__WHAT TO DO__
Repeat, exactly as written, every line from the one holding "The Blender code" through the one holding "RECESS_INSETS = (-0.5, -CREASE_OUT, 0.0, RECESS_BEVEL)". Leave out all other lines.

__RECORDS SHOWN__
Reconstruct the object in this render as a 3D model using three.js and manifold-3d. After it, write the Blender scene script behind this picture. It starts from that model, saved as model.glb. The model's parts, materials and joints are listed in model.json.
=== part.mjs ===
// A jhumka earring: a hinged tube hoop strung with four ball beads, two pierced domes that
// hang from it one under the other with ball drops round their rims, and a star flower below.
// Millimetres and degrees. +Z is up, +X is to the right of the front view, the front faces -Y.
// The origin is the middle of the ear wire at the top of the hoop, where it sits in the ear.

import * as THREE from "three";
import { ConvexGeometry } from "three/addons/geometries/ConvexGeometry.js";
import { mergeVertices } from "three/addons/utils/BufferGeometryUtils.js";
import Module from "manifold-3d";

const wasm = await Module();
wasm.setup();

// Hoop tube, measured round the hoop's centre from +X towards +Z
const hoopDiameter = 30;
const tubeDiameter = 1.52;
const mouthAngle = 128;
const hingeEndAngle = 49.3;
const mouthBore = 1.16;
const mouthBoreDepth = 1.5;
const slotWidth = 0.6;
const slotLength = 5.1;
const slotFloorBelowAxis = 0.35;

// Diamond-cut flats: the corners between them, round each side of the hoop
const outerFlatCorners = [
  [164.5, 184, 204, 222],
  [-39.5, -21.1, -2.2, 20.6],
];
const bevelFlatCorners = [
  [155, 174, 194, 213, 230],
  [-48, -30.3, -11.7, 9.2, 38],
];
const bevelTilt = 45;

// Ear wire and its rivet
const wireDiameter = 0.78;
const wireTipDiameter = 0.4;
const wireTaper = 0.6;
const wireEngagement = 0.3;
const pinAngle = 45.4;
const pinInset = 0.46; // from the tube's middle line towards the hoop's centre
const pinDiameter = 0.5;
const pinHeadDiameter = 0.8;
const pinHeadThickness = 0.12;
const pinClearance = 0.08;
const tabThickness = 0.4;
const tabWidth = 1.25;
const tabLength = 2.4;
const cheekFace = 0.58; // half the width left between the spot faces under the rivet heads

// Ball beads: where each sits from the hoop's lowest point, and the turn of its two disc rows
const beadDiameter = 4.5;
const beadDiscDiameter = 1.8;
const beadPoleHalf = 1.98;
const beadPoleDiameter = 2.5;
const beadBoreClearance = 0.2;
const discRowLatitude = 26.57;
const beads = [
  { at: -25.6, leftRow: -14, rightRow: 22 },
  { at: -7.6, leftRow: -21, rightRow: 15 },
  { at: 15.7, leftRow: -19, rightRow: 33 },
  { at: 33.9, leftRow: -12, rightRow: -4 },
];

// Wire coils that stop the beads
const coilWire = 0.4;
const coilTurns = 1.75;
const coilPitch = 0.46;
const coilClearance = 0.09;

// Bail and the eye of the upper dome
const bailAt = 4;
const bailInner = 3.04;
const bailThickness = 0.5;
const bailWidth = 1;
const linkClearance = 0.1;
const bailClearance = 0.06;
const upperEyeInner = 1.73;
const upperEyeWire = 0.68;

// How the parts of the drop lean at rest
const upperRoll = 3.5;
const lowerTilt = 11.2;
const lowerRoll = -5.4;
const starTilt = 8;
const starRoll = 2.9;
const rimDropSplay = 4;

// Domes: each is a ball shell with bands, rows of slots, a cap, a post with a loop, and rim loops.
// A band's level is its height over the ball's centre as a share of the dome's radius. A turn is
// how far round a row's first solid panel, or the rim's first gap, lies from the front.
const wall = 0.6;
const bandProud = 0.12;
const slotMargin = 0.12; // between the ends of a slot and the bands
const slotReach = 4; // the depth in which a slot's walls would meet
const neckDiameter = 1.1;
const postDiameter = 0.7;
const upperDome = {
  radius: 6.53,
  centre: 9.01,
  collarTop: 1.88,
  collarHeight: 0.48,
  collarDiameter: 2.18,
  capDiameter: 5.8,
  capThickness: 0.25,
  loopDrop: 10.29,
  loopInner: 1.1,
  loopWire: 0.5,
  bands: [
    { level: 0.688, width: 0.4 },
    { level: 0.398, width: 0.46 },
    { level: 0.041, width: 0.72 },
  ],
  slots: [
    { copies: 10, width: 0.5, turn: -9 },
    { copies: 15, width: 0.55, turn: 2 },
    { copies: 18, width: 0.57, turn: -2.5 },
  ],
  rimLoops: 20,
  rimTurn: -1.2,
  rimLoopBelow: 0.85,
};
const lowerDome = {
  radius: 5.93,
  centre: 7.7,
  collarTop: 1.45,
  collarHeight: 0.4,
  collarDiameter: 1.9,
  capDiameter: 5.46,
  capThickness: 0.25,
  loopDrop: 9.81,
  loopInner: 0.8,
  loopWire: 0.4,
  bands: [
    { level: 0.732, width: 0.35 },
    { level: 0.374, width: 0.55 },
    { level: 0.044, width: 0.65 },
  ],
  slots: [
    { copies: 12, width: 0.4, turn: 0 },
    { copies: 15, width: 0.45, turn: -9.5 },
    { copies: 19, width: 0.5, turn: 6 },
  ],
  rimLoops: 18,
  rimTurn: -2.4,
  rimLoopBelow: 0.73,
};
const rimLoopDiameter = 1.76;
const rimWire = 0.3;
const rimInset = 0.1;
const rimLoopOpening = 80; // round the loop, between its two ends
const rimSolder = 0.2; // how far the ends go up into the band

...

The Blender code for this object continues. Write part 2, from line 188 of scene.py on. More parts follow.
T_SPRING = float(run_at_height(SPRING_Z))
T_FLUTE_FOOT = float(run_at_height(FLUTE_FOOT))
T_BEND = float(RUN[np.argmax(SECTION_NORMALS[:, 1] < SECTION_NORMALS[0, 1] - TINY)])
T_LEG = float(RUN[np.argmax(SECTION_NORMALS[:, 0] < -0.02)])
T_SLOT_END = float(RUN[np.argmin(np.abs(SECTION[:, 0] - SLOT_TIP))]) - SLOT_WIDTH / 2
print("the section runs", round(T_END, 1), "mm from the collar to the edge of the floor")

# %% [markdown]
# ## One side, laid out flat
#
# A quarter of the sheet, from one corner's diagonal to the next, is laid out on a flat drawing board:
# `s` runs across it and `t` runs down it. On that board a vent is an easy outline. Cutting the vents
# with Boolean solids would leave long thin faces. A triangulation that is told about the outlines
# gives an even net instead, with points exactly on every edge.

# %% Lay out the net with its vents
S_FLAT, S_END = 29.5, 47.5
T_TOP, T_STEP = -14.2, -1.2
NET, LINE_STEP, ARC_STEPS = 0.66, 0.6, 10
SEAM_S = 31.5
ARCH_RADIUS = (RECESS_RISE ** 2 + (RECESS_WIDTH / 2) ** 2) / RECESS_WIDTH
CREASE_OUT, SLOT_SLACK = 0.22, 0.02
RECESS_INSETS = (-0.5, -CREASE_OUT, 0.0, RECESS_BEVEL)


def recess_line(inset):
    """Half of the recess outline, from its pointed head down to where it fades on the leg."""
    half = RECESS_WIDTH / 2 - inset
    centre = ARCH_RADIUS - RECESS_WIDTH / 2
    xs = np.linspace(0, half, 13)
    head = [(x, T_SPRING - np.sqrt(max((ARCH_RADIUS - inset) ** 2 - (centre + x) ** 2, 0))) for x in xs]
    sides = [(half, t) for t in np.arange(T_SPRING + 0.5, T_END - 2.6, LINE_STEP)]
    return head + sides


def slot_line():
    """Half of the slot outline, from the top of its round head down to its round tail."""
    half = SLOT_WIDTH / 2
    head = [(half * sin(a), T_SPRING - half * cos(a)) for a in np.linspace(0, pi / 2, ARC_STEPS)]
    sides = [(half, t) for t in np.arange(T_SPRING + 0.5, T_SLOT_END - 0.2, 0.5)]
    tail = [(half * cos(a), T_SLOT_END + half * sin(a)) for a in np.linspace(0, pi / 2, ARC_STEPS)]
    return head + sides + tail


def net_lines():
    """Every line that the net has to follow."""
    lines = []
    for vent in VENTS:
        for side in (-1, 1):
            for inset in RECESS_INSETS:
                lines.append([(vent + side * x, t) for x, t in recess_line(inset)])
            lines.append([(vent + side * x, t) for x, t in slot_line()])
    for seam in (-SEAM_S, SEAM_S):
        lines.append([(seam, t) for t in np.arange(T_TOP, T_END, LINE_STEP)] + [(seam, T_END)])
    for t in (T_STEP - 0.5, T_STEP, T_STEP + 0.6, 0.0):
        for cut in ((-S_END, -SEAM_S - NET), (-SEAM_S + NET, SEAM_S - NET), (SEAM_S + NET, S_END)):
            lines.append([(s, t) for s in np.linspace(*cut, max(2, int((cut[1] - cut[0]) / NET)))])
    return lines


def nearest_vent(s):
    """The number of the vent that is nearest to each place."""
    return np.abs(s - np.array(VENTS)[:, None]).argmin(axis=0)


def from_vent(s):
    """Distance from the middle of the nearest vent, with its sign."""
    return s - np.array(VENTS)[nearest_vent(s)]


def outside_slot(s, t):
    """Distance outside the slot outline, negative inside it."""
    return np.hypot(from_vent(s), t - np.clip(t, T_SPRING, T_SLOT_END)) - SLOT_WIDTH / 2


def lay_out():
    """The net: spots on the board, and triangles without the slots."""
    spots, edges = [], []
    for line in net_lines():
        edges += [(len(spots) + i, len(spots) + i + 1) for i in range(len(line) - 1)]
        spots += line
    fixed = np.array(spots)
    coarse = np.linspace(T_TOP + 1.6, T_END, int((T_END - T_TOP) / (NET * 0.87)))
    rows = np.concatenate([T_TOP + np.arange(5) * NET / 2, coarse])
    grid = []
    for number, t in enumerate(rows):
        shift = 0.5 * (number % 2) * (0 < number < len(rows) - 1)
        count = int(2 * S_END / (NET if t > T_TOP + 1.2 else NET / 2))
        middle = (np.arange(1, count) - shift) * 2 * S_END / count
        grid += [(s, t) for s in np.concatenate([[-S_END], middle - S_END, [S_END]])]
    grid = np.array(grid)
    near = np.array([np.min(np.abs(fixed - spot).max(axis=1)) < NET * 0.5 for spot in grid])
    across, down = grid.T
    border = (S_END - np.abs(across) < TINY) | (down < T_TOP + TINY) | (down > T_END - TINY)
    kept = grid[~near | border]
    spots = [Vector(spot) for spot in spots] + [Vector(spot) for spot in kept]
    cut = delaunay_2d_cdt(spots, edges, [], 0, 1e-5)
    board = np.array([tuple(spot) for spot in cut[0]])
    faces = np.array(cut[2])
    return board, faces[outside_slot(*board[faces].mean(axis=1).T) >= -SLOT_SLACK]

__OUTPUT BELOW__
The Blender code for this object continues. Write part 2, from line 188 of scene.py on. More parts follow.
T_SPRING = float(run_at_height(SPRING_Z))
T_FLUTE_FOOT = float(run_at_height(FLUTE_FOOT))
T_BEND = float(RUN[np.argmax(SECTION_NORMALS[:, 1] < SECTION_NORMALS[0, 1] - TINY)])
T_LEG = float(RUN[np.argmax(SECTION_NORMALS[:, 0] < -0.02)])
T_SLOT_END = float(RUN[np.argmin(np.abs(SECTION[:, 0] - SLOT_TIP))]) - SLOT_WIDTH / 2
print("the section runs", round(T_END, 1), "mm from the collar to the edge of the floor")

# %% [markdown]
# ## One side, laid out flat
#
# A quarter of the sheet, from one corner's diagonal to the next, is laid out on a flat drawing board:
# `s` runs across it and `t` runs down it. On that board a vent is an easy outline. Cutting the vents
# with Boolean solids would leave long thin faces. A triangulation that is told about the outlines
# gives an even net instead, with points exactly on every edge.

# %% Lay out the net with its vents
S_FLAT, S_END = 29.5, 47.5
T_TOP, T_STEP = -14.2, -1.2
NET, LINE_STEP, ARC_STEPS = 0.66, 0.6, 10
SEAM_S = 31.5
ARCH_RADIUS = (RECESS_RISE ** 2 + (RECESS_WIDTH / 2) ** 2) / RECESS_WIDTH
CREASE_OUT, SLOT_SLACK = 0.22, 0.02
RECESS_INSETS = (-0.5, -CREASE_OUT, 0.0, RECESS_BEVEL)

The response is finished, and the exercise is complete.